Peter Vodopivec nimmt sich der historisch-politischen Auseinandersetzungen in Slowenien seit Anfang der 1990er Jahre an. Er zeichnet ein von kontroversen, oftmals polemisch und teils ohne Sachkenntnis geführten Debatten geprägtes Bild und arbeitet Defizite speziell bei der wissenschaftlichen Erforschung von geschichtsdidaktischen und -pädagogischen Elementen heraus. Gleichzeitig zeigt er auf, wie Historiker_innen  kommunistisch geprägte Narrative seit dem Ende der Sowjetunion zunehmend dekonstruieren und eindimensionale Geschichtsbilder mehr und mehr in Frage stellen.
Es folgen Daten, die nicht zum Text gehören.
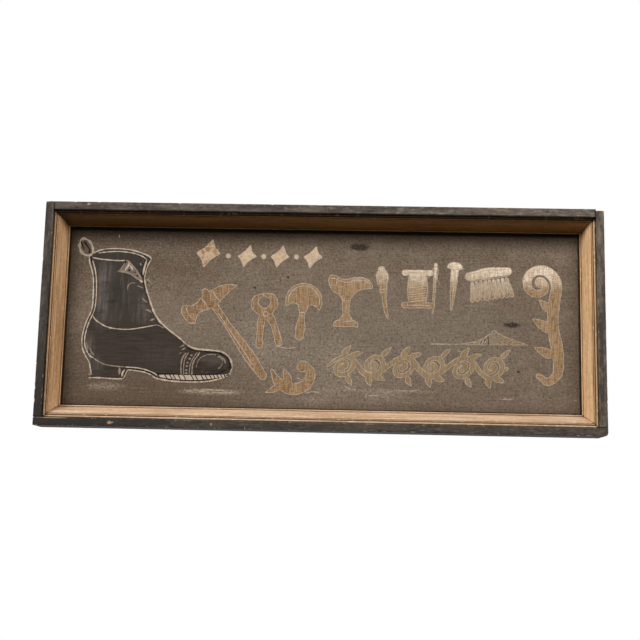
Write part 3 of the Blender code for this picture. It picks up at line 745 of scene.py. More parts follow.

Der abschließende Beitrag von Florence Hartmann geht auf die historisch-politische und strafrechtliche Aufarbeitung in den Staaten des ehemaligen Jugoslawiens ein und setzt sie in Beziehung zum Umgang mit der NS-Vergangenheit im Deutschland der Nachkriegszeit. Im Gegensatz zur Situation in Deutschland nach dem Zweiten Weltkrieg hätten die politischen Eliten im ehemaligen Jugoslawien das Gefühl, für jene in den 1990er Jahren begangenen kollektiven Gewaltverbrechen nicht verantwortlich zu sein. Die Gründe dafür sieht Hartmann bei der internationalen Gemeinschaft, speziell dem Internationalen Strafgerichtshof für das ehemalige Jugoslawien. Dieser habe es trotz einer transparenten strafrechtlichen Aufarbeitung der Verbrechen nicht geschafft, eine lokale und individuelle Auseinandersetzung mit der Vergangenheit anzustoßen. Stattdessen werde im persönlichen Umgang ein Mantel des Schweigens über die Verbrechen gelegt. Diesen aufzulösen und sich kritisch mit der eigenen Vergangenheit zu beschäftigen, arbeitet Hartmann als zwingend notwendig heraus. 

Zusammenfassung

Der Sammelband analysiert aktuelle historisch-politische Prozesse und Probleme in den Staaten des ehemaligen Jugoslawiens aus einer gesamteuropäischen Perspektive. Die kurzen, länderspezifischen Beiträge arbeiten historische Narrative und weitere geschichtspolitische Aspekte einzelner Staaten heraus und stellen sie in den Kontext der europäischen Erinnerungskulturen, speziell in den Kontext der Aufarbeitung der NS-Vergangenheit. Dadurch entsteht ein differenziertes, ausgewogenes Bild der südosteuropäischen Erinnerungslandschaft und Geschichtspolitik. Besonders Leser_innen, welche einen ersten Eindruck über Erinnerungskulturen spezifischer südosteuropäischer Länder erhalten wollen, kommen auf diese Weise auf ihre Kosten.